Shepherd’s pie is one of my favourite meals but I barely ever make it because, as you pointed out, it’s not exactly the lightest dish and it just doesn’t fit very well into my diet plan. Needless to say, I was excited to find a vegetarian version 🙂 I’m looking forward to trying this out, I love finding yummy but healthy substitutions for my less healthy favourites. I bet it would be good with chickpeas as well!
I have never made a shepherds pie but thinking of doing so this week. I love the piping effect with the mashed potatoes..looks very professional. I may want to add peas and make sure onions and garlic are infused as well. This is a simple cost effective comfort food, the weather these days is so perfect for this dish. Hopefully my three year old will eat it. The vegetarian version is very interesting.
Quite simply the best comfort food! I accompany mine with some roasted root vegetables – parsnip, carrot and beetroot for a hearty, warming supper. I’d probably add a good splash of Worcestershire sauce too, just to give the pie a bit of kick.

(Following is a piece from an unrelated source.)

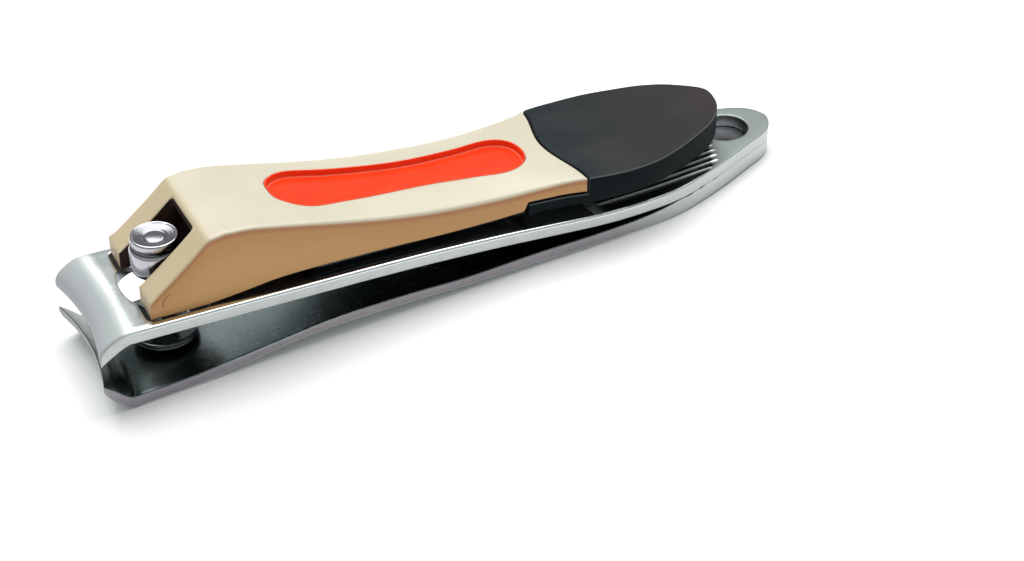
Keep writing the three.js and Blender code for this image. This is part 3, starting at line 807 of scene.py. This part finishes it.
def inlay_outline(grow=0.0):
    """The inlay's outline, counter-clockwise, made larger by grow."""
    half = [(12.2, 0), (12.75, 2.1), (15.4, 3.7), (20, 3.35), (28, 2.78), (34, 3.05), (38.2, 3.42),
            (40.6, 2.25), (41.3, 0)]
    near = [(x, -y) for x, y in half]
    line = near + half[::-1][1:-1]
    whole = curve([line[-1]] + line + [line[0], line[1]])
    start = np.argmin(np.linalg.norm(whole - line[0], axis=1))
    end = len(whole) - 1 - np.argmin(np.linalg.norm(whole[::-1] - line[0], axis=1))
    return inset(whole[start:end], -grow)


def side_line(x0, x1, sign, extra):
    """Points along one side of the lever, those at the x of extra among them."""
    xs = np.unique(np.concatenate([spread(x0, x1, 0.35), extra]))
    return [(x, sign * float(half_width(x))) for x in xs]


COVER_END = 44.0
for _ in range(20):
    COVER_END = float(ogee(half_width(COVER_END)))      # settles where the ogee meets the sides


def cover():
    """The painted shell, with the slot between its legs, the hollow for the post's head and the cavity."""
    head_x0, head_x1, cavity_x0, cavity_x1, cavity_y = 5.4, 12.5, 14.5, 38.5, 5.3
    b = Builder()
    steps = np.array([37.9, 38.05, 38.2, 38.3, 38.4, 38.5, 38.6, 38.75])
    near = side_line(NOSE_X, COVER_END, -1, steps)
    w = float(half_width(COVER_END))
    end = [(float(ogee(y)), y) for y in np.linspace(-w, w, 46)[1:-1]]
    far = side_line(NOSE_X, COVER_END, 1, steps)[::-1]
    r = 0.45
    slot = ([(NOSE_X, SLOT_Y)] + [*arc(SLOT_X - r, SLOT_Y - r, r, 90, 0, 6)]
            + [*arc(SLOT_X - r, -SLOT_Y + r, r, 0, -90, 6)] + [(NOSE_X, -SLOT_Y)])
    outline = dense(np.array(near + end + far + slot))
    x, y = outline.T
    on_side = np.abs(np.abs(y) - half_width(x)) < 1e-3
    radius = np.where(x < NOSE_X + 0.01, 0.22, np.where(on_side, 0.42, 0.16))

    def top(plan):
        return np.column_stack([plan, lever_top_z(plan[:, 0], plan[:, 1])])

    def low(plan):
        x, y = plan.T
        ramp = np.clip((x - 38.15) / 0.45, 0, 1)
        z = cover_low(np.minimum(x, STEP_X)) * (1 - ramp) + 2.5 * ramp
        z = np.where((np.abs(y) < SLOT_Y - 0.01) & (x > SLOT_X - 0.25) & (x < head_x0), 6.2, z)
        z = np.where((np.abs(y) < SLOT_Y) & (x >= head_x0) & (x < head_x1), 4.4, z)
        z = np.where((np.abs(y) < cavity_y) & (x > cavity_x0) & (x < cavity_x1), 2.3, z)
        return np.column_stack([plan, z])

    sides = (-STEP_SIDE, STEP_SIDE)
    breaks = [v + t for v in (head_x0, head_x1, cavity_x0, cavity_x1) for t in sides]
    xs = np.unique(np.concatenate([spread(NOSE_X, 44.6, 0.6), breaks, steps]))
    breaks = [s * (v + t) for s in (-1, 1) for v in (SLOT_Y, cavity_y) for t in sides]
    ys = np.unique(np.concatenate([spread(-7, 7, 0.7), breaks]))
    pocket = inlay_outline()[::-1]
    top_grid = lattice(np.concatenate([spread(NOSE_X, 8, 0.2), spread(8.4, 44.6, 0.45)]), spread(-7, 7, 0.45))
    # the slot's walls take the dark painted shade of the inside
    middle = np.abs(y) < SLOT_Y + 1e-3
    in_slot = middle & np.roll(middle, -1) & (x < SLOT_X + 0.01)
    plate(b, [(outline, radius, 0.12, np.where(in_slot, 2, 1))], top, low, (top_grid, lattice(xs, ys)),
          (0, 0, 1, 2), pockets=[(pocket, 0.14, 1.5, lattice(spread(12, 42, 0.7), spread(-4, 4, 0.7)))])
    # the narrow front faces of the legs keep more of the top's cream, painted as lit faces, not shaded walls
    for k, part in enumerate(b.points):
        b.below[k] = np.where(part[:, 0] < NOSE_X + 0.03, np.minimum(b.below[k], 0.16), b.below[k])
    return b.object("lever_cover_shell", [PAINT, PAINT, INSIDE], 40)


def inlay():
    """The dish: a thin rim, a steep lip and a floor that follows the lever's top."""
    b = Builder()
    loop = inlay_outline(-0.05)
    surface = lambda plan: lever_top_z(plan[:, 0], plan[:, 1])
    levels = [(0.0, 0.03), (0.06, 0.02), (0.10, 0.04), (0.16, 0.4), (0.2, 0.62), (0.28, 0.73),
              (0.42, INLAY_FLOOR)]
    bottom = b.ring(np.column_stack([loop, surface(loop) - INLAY_BOTTOM]))
    rings = [bottom]
    for move, depth in levels:
        plan = inset(loop, move)
        rings.append(b.ring(np.column_stack([plan, surface(plan) - depth]), depth))
    for p, q in zip(rings, rings[1:]):
        b.bridge(p, q)
    grid = lattice(spread(12, 42, 0.45), spread(-4, 4, 0.45))
    b.fill([(rings[-1], plan)], grid, lambda p: np.column_stack([p, surface(p) - INLAY_FLOOR]))
    b.below[-1] = np.full(len(b.below[-1]), INLAY_FLOOR)
    b.fill([(bottom, loop)], grid, lambda p: np.column_stack([p, surface(p) - INLAY_BOTTOM]))
    return b.object("lever_inlay_dish", [INLAY], 50)


def grip():
    """The thumb pad. Its front runs on under the cover's stepped end."""
    b = Builder()
    front = STEP_X + 0.3
    steps = [COVER_END + GRIP_GAP + t for t in (-0.06, -0.02, 0.02, 0.16)]
    near = side_line(front, 62.5, -1, steps)
    tip = curve([(62.5, -4.5), (63.5, -3.6), (64.4, -2.5), (64.95, -1.45), (65.3, -0.3), (65.45, 0.9),
                 (65.2, 1.95), (64.2, 3.1), (62.5, 4.5)], 0.3)[1:-1]
    far = side_line(front, 62.5, 1, steps)[::-1]
    outline = dense(np.array(near + [*map(tuple, tip)] + far))

    def top(plan):
        x, y = plan.T
        d = x - ogee(y, GRIP_GAP)
        rim = np.clip((0.16 - d) / 0.14, 0, 1)
        z = np.where(d > 0, lever_top_z(x, y) - 0.13 * rim ** 2, 2.25)
        return np.column_stack([plan, z])

    def low(plan):
        return np.column_stack([plan, grip_low(plan[:, 0])])

    w = float(half_width(COVER_END)) - 0.25
    line = np.linspace(-w, w, 44)
    chains = [np.column_stack([ogee(line, GRIP_GAP + t), line]) for t in (-0.02, 0.02, 0.09, 0.16)]
    grid = lattice(spread(front, GRIP_END_X, 0.4), spread(-8, 8, 0.4))
    plate(b, [(outline, 0.15, 0.7)], top, low, (grid, grid), (0, 0, 0, 0), chains=(chains, ()))
    return b.object("lever_grip_pad", [GRIP], 35)


def tongue():
    """The grip's tongue under the cover, with the thin plate that shows below the cover's edge."""
    b = Builder()
    x0, x1, y0, y1 = 14.75, STEP_X + 0.2, 5.0, 6.15
    r = 0.6
    corners = [*arc(x0 + r, -y1 + r, r, 180, 270, 7), (x1, -y1), (x1, y1),
               *arc(x0 + r, y1 - r, r, 90, 180, 7)]
    outline = dense(np.array(corners), 0.5)
    low = lambda plan: np.column_stack([plan, np.full(len(plan), 0.62)])

    def top(plan):
        x, y = plan.T
        return np.column_stack([plan, np.where((np.abs(y) < y0) & (x > x0 + 0.3) & (x < 38.2), 2.0, 0.95)])

    e = STEP_SIDE
    xs = [x0 + 0.3 - e, x0 + 0.3 + e, *spread(15.6, 37.6, 0.8), 38.2 - e, 38.2 + e]
    grid = lattice(xs, [-5.6, -y0 - e, -y0 + e, -3, -1.5, 0, 1.5, 3, y0 - e, y0 + e, 5.6])
    plate(b, [(outline, 0.08, 0.14)], top, low, (grid, grid), (0, 0, 0, 0))
    return b.object("lever_grip_tongue", [GRIP], 35)


# ------------------------------------------------------------------ turned pieces
def post():
    b = Builder()
    profile = [(0, -8.3), (2.05, -8.3), (2.2, -8.2), (2.2, -8.0), (2.1, -7.9), (1.4, -7.9), (1.4, 0.7),
               (1.5, 0.95), (1.9, 1.2), (2.35, 1.42), (2.6, 1.65), (2.66, 1.9), (2.7, 3.0), (2.7, 3.9),
               (2.64, 4.15), (2.52, 4.32), (2.4, 4.42), (2.38, 4.55), (2.42, 4.7), (2.47, 4.82),
               (2.5, 4.98), (2.5, 5.3), (2.47, 5.45), (2.4, 5.55), (2.3, 5.58), (2.22, 5.55),
               (2.14, 5.47), (2.06, 5.44), (1.4, 5.42), (1.3, 5.38), (1.2, 5.3), (1.08, 5.28),
               (0.98, 5.34), (0.9, 5.37), (0, 5.37)]
    slots = [0] * (len(profile) - 1)
    for k, (p, q) in enumerate(zip(profile, profile[1:])):
        if p[1] > 5.2 and max(p[0], q[0]) < 2.18:
            slots[k] = 1                # the head's face, inside its rim
        # painted shade: the shaft between the arms and the groove under the head take the dark steel
        elif q[1] < 1.0 or 4.3 < p[1] < 4.75:
            slots[k] = 2                # the shaft and the groove under the head
    lathe(b, profile, 96, slots=slots)
    return b.object("post_turned", [CHROME_POST, POST_FACE, COLLAR_AND_SHADE_STEEL], 40)


def collar():
    b = Builder()
    lathe(b, [(1.5, -6.62), (3.2, -6.62), (3.38, -6.58), (3.48, -6.48), (3.5, -6.38), (3.46, -6.28),
              (3.4, -6.22), (3.46, -6.14), (3.5, -6.04), (3.47, -5.93), (3.38, -5.86), (3.25, -5.85),
              (2.6, -5.87), (2.4, -5.93), (1.6, -5.95), (1.5, -5.95)])
    return b.object("post_collar_ring", [COLLAR_AND_SHADE_STEEL], 40)


def cross_pin():
    b = Builder()
    lathe(b, [(0, -5.6), (0.48, -5.6), (0.57, -5.54), (0.6, -5.4), (0.6, 5.4), (0.57, 5.54), (0.48, 5.6),
              (0, 5.6)], 32, "y", (0, 0, HINGE_Z))
    return b.object("lever_cross_pin_steel", [PIN_STEEL], 40)


upper = upper_arm()
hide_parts("upper_arm")
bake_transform(upper)
for maker, body, node, slot_name in [
        (lower_arm, "lower_arm", "lower_arm", "arm_chrome"),
        (cover, "lever", "lever_cover", "cover_paint"),
        (inlay, "lever", "lever_inlay", "inlay_plastic"),
        (grip, "lever", "lever_grip", "grip_plastic"),
        (tongue, "lever", None, "grip_plastic"),
        (post, "post", "post", "post_chrome"),
        (collar, "post", "post_collar", "post_chrome"),
        (cross_pin, "lever", "lever_cross_pin", "pin_steel")]:
    piece = maker()
    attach(piece, body)
    if node:
        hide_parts(node)

# ------------------------------------------------------------------ stage
def floor():
    mesh = bpy.data.meshes.new("floor")
    s, z = 1.6, -0.00002        # half the side, and just under the table's plane
    mesh.from_pydata([(-s, -s, z), (s, -s, z), (s, s, z), (-s, s, z)], [], [(0, 1, 2, 3)])
    m = Nodes("floor_paper", Base_Color=(0.93, 0.93, 0.93, 1), Roughness=0.9)
    m.bump((m.noise((0.4, 0.4, 0.4), 3), 0.02, 0.02))
    mesh.materials.append(m.material)
    o = bpy.data.objects.new("floor", mesh)
    bpy.context.scene.collection.objects.link(o)


def overhead_light():
    """A soft box that faces the origin."""
    place = Vector((0.10, 0.16, 0.50))
    data = bpy.data.lights.new("overhead", "AREA")
    data.shape, data.size, data.size_y = "RECTANGLE", 0.60, 0.50
    data.energy = 4.1
    o = bpy.data.objects.new("overhead", data)
    o.location = place
    o.rotation_euler = (-place).to_track_quat("-Z", "Y").to_euler()
    bpy.context.scene.collection.objects.link(o)


def studio():
    """Pale floor, one soft light, and a grey room that is a little darker on the far side."""
    floor()
    overhead_light()
    world = bpy.data.worlds.new("studio")
    world.use_nodes = True
    tree = world.node_tree
    background = tree.nodes["Background"]
    direction = tree.nodes.new("ShaderNodeTexCoord")
    facing = tree.nodes.new("ShaderNodeVectorMath")
    facing.operation = "DOT_PRODUCT"
    facing.inputs[1].default_value = (0.45, 0.89, 0.0)
    ramp = tree.nodes.new("ShaderNodeValToRGB")
    stops = (0.25, (0.44, 0.45, 0.46, 1)), (0.85, (0.40, 0.415, 0.42, 1))
    for element, (position, tint) in zip(ramp.color_ramp.elements, stops):
        element.position, element.color = position, tint
    half = tree.nodes.new("ShaderNodeMapRange")
    half.inputs["From Min"].default_value = -1.0
    tree.links.new(direction.outputs["Generated"], facing.inputs[0])
    tree.links.new(facing.outputs["Value"], half.inputs["Value"])
    tree.links.new(half.outputs[0], ramp.inputs[0])
    tree.links.new(ramp.outputs[0], background.inputs[0])
    background.inputs[1].default_value = 1.0
    bpy.context.scene.world = world
    view = bpy.context.scene.view_settings
    view.view_transform, view.look, view.exposure, view.gamma = "Standard", "None", 0.0, 1.0


def camera():
    """The viewing angle, as a turn and a height angle in the clipper's frame."""
    turn, height, roll = math.radians(63.04), math.radians(34.96), math.radians(0.62)
    r = Vector((math.sin(turn), -math.cos(turn), 0))
    v = Vector((math.cos(height) * math.cos(turn), math.cos(height) * math.sin(turn), -math.sin(height)))
    u = r.cross(v)
    r2, u2 = math.cos(roll) * r + math.sin(roll) * u, math.cos(roll) * u - math.sin(roll) * r
    data = bpy.data.cameras.new("camera")
    data.sensor_width, data.lens = 36.0, 72.91
    data.clip_start, data.clip_end = 0.01, 10.0
    o = bpy.data.objects.new("camera", data)
    bpy.context.scene.collection.objects.link(o)
    turn_to = Matrix((r2, u2, -v)).transposed()
    o.matrix_world = (Matrix.Translation(TO_FRAME @ Vector((-46.30, -170.32, 121.18)))
                      @ (TO_FRAME.to_3x3().normalized() @ turn_to).to_4x4())
    bpy.context.scene.camera = o


studio()
camera()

As a vegetarian I have cooked many variations of this recipe over the years. I love mashed potato on top of anything and I do favour the use of lentils.I like to keep the filling of the pie simple – maybe onions, lentils and mushrooms, and serve withe greens such as brussels sprouts or runner beans
This is the first time I’ve ever seen a vegetarian shepard’s pie and I’m definitely going to be bookmarking this recipe so I can make it in the very near future. Honestly, when I first saw the title of the post I was expecting it to contain some kind of meat substitute since that seems to be how a lot of vegetarian recreations of dishes that usually contain meat work. Personally, I’m not a fan of most of those options so to see that it didn’t contain them was a huge plus. Also, the piping detail on top of it is so pretty! It really takes something so simple and makes it look a little more fancy.